§ EXERCISE DETAILS: Every line below should be repeated exactly.

Data extracted from a collection
┄┄┄┄┄┄┄┄┄┄

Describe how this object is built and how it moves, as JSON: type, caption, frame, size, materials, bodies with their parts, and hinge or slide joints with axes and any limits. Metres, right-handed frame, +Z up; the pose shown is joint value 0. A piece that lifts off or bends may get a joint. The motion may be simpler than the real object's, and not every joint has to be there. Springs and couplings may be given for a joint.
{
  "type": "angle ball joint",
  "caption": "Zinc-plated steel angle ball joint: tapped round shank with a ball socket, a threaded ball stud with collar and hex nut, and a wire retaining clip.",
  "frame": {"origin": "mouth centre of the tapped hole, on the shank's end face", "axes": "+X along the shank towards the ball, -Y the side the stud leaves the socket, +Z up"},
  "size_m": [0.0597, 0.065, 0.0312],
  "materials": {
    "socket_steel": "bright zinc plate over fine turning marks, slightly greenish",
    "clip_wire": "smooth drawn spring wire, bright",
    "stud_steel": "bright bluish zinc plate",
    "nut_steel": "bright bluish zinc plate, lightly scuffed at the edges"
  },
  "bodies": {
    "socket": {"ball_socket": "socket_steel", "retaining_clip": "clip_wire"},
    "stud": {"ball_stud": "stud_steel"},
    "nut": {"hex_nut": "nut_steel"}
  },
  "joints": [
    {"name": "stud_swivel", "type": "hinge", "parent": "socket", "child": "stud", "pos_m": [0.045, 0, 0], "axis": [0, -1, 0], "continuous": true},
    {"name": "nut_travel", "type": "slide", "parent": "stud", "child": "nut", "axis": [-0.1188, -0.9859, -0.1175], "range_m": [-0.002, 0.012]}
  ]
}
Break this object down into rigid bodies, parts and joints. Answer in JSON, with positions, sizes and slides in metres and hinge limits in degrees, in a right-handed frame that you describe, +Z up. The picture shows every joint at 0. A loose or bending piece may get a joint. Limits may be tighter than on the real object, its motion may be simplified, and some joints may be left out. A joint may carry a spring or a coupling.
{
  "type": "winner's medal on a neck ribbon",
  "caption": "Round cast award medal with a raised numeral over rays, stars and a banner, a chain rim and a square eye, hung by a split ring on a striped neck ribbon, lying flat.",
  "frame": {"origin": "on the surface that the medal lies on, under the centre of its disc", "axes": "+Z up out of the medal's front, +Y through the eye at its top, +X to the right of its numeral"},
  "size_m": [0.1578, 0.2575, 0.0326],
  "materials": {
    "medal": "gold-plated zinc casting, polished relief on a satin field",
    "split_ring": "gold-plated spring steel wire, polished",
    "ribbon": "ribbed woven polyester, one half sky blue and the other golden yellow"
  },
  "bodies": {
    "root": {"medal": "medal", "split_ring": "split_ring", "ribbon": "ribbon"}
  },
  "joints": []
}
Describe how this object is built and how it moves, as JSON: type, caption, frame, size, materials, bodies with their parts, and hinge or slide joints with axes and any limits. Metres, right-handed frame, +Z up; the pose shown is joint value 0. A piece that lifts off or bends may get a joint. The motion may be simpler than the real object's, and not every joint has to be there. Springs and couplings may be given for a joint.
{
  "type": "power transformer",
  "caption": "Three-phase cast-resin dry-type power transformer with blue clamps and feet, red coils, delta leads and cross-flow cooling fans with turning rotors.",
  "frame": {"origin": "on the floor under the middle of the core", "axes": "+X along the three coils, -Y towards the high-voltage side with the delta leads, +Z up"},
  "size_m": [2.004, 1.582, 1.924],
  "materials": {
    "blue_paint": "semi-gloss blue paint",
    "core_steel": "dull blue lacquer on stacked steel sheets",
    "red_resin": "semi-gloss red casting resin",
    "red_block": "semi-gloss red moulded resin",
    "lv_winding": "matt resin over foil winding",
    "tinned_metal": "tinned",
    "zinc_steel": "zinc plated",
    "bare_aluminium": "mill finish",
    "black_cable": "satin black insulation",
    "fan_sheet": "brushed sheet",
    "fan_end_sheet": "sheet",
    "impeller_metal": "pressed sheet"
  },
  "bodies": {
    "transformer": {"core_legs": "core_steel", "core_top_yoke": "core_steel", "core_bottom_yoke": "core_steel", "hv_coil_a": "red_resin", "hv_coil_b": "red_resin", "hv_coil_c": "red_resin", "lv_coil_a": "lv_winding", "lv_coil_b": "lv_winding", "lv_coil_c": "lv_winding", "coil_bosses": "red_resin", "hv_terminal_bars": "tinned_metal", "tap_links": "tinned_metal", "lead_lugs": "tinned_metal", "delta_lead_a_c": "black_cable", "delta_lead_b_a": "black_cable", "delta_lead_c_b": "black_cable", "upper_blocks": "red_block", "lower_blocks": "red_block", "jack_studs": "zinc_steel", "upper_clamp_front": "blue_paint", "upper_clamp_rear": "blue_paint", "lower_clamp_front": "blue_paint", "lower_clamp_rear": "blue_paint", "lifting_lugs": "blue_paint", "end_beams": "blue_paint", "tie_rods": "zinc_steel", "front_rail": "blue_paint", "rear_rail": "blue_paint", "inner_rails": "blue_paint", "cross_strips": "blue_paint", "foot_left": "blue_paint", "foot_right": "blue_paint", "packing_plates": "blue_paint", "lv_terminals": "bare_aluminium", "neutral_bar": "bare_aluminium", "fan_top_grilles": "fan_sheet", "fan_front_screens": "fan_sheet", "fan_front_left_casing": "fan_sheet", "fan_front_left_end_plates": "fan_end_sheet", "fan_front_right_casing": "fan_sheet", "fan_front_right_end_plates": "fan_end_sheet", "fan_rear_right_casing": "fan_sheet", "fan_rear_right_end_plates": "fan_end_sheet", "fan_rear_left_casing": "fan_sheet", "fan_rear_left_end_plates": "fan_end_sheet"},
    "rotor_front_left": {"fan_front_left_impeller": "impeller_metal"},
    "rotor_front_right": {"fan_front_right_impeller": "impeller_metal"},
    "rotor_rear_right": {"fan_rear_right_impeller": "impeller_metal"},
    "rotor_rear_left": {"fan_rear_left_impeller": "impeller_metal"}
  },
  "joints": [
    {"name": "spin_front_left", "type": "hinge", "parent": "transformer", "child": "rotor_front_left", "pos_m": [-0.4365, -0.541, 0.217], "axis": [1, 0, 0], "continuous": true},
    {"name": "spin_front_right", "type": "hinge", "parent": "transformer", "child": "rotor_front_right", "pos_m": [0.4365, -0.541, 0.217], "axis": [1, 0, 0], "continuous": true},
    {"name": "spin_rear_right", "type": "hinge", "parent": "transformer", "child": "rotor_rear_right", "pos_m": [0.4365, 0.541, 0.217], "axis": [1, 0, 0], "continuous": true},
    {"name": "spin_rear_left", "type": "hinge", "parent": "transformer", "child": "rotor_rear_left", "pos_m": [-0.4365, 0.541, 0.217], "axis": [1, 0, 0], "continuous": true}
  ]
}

┄┄┄┄┄┄┄┄┄┄

§ EXERCISE OUTPUT:
Describe how this object is built and how it moves, as JSON: type, caption, frame, size, materials, bodies with their parts, and hinge or slide joints with axes and any limits. Metres, right-handed frame, +Z up; the pose shown is joint value 0. A piece that lifts off or bends may get a joint. The motion may be simpler than the real object's, and not every joint has to be there. Springs and couplings may be given for a joint.
{
  "type": "angle ball joint",
  "caption": "Zinc-plated steel angle ball joint: tapped round shank with a ball socket, a threaded ball stud with collar and hex nut, and a wire retaining clip.",
  "frame": {"origin": "mouth centre of the tapped hole, on the shank's end face", "axes": "+X along the shank towards the ball, -Y the side the stud leaves the socket, +Z up"},
  "size_m": [0.0597, 0.065, 0.0312],
  "materials": {
    "socket_steel": "bright zinc plate over fine turning marks, slightly greenish",
    "clip_wire": "smooth drawn spring wire, bright",
    "stud_steel": "bright bluish zinc plate",
    "nut_steel": "bright bluish zinc plate, lightly scuffed at the edges"
  },
  "bodies": {
    "socket": {"ball_socket": "socket_steel", "retaining_clip": "clip_wire"},
    "stud": {"ball_stud": "stud_steel"},
    "nut": {"hex_nut": "nut_steel"}
  },
  "joints": [
    {"name": "stud_swivel", "type": "hinge", "parent": "socket", "child": "stud", "pos_m": [0.045, 0, 0], "axis": [0, -1, 0], "continuous": true},
    {"name": "nut_travel", "type": "slide", "parent": "stud", "child": "nut", "axis": [-0.1188, -0.9859, -0.1175], "range_m": [-0.002, 0.012]}
  ]
}
Break this object down into rigid bodies, parts and joints. Answer in JSON, with positions, sizes and slides in metres and hinge limits in degrees, in a right-handed frame that you describe, +Z up. The picture shows every joint at 0. A loose or bending piece may get a joint. Limits may be tighter than on the real object, its motion may be simplified, and some joints may be left out. A joint may carry a spring or a coupling.
{
  "type": "winner's medal on a neck ribbon",
  "caption": "Round cast award medal with a raised numeral over rays, stars and a banner, a chain rim and a square eye, hung by a split ring on a striped neck ribbon, lying flat.",
  "frame": {"origin": "on the surface that the medal lies on, under the centre of its disc", "axes": "+Z up out of the medal's front, +Y through the eye at its top, +X to the right of its numeral"},
  "size_m": [0.1578, 0.2575, 0.0326],
  "materials": {
    "medal": "gold-plated zinc casting, polished relief on a satin field",
    "split_ring": "gold-plated spring steel wire, polished",
    "ribbon": "ribbed woven polyester, one half sky blue and the other golden yellow"
  },
  "bodies": {
    "root": {"medal": "medal", "split_ring": "split_ring", "ribbon": "ribbon"}
  },
  "joints": []
}
Describe how this object is built and how it moves, as JSON: type, caption, frame, size, materials, bodies with their parts, and hinge or slide joints with axes and any limits. Metres, right-handed frame, +Z up; the pose shown is joint value 0. A piece that lifts off or bends may get a joint. The motion may be simpler than the real object's, and not every joint has to be there. Springs and couplings may be given for a joint.
{
  "type": "power transformer",
  "caption": "Three-phase cast-resin dry-type power transformer with blue clamps and feet, red coils, delta leads and cross-flow cooling fans with turning rotors.",
  "frame": {"origin": "on the floor under the middle of the core", "axes": "+X along the three coils, -Y towards the high-voltage side with the delta leads, +Z up"},
  "size_m": [2.004, 1.582, 1.924],
  "materials": {
    "blue_paint": "semi-gloss blue paint",
    "core_steel": "dull blue lacquer on stacked steel sheets",
    "red_resin": "semi-gloss red casting resin",
    "red_block": "semi-gloss red moulded resin",
    "lv_winding": "matt resin over foil winding",
    "tinned_metal": "tinned",
    "zinc_steel": "zinc plated",
    "bare_aluminium": "mill finish",
    "black_cable": "satin black insulation",
    "fan_sheet": "brushed sheet",
    "fan_end_sheet": "sheet",
    "impeller_metal": "pressed sheet"
  },
  "bodies": {
    "transformer": {"core_legs": "core_steel", "core_top_yoke": "core_steel", "core_bottom_yoke": "core_steel", "hv_coil_a": "red_resin", "hv_coil_b": "red_resin", "hv_coil_c": "red_resin", "lv_coil_a": "lv_winding", "lv_coil_b": "lv_winding", "lv_coil_c": "lv_winding", "coil_bosses": "red_resin", "hv_terminal_bars": "tinned_metal", "tap_links": "tinned_metal", "lead_lugs": "tinned_metal", "delta_lead_a_c": "black_cable", "delta_lead_b_a": "black_cable", "delta_lead_c_b": "black_cable", "upper_blocks": "red_block", "lower_blocks": "red_block", "jack_studs": "zinc_steel", "upper_clamp_front": "blue_paint", "upper_clamp_rear": "blue_paint", "lower_clamp_front": "blue_paint", "lower_clamp_rear": "blue_paint", "lifting_lugs": "blue_paint", "end_beams": "blue_paint", "tie_rods": "zinc_steel", "front_rail": "blue_paint", "rear_rail": "blue_paint", "inner_rails": "blue_paint", "cross_strips": "blue_paint", "foot_left": "blue_paint", "foot_right": "blue_paint", "packing_plates": "blue_paint", "lv_terminals": "bare_aluminium", "neutral_bar": "bare_aluminium", "fan_top_grilles": "fan_sheet", "fan_front_screens": "fan_sheet", "fan_front_left_casing": "fan_sheet", "fan_front_left_end_plates": "fan_end_sheet", "fan_front_right_casing": "fan_sheet", "fan_front_right_end_plates": "fan_end_sheet", "fan_rear_right_casing": "fan_sheet", "fan_rear_right_end_plates": "fan_end_sheet", "fan_rear_left_casing": "fan_sheet", "fan_rear_left_end_plates": "fan_end_sheet"},
    "rotor_front_left": {"fan_front_left_impeller": "impeller_metal"},
    "rotor_front_right": {"fan_front_right_impeller": "impeller_metal"},
    "rotor_rear_right": {"fan_rear_right_impeller": "impeller_metal"},
    "rotor_rear_left": {"fan_rear_left_impeller": "impeller_metal"}
  },
  "joints": [
    {"name": "spin_front_left", "type": "hinge", "parent": "transformer", "child": "rotor_front_left", "pos_m": [-0.4365, -0.541, 0.217], "axis": [1, 0, 0], "continuous": true},
    {"name": "spin_front_right", "type": "hinge", "parent": "transformer", "child": "rotor_front_right", "pos_m": [0.4365, -0.541, 0.217], "axis": [1, 0, 0], "continuous": true},
    {"name": "spin_rear_right", "type": "hinge", "parent": "transformer", "child": "rotor_rear_right", "pos_m": [0.4365, 0.541, 0.217], "axis": [1, 0, 0], "continuous": true},
    {"name": "spin_rear_left", "type": "hinge", "parent": "transformer", "child": "rotor_rear_left", "pos_m": [-0.4365, 0.541, 0.217], "axis": [1, 0, 0], "continuous": true}
  ]
}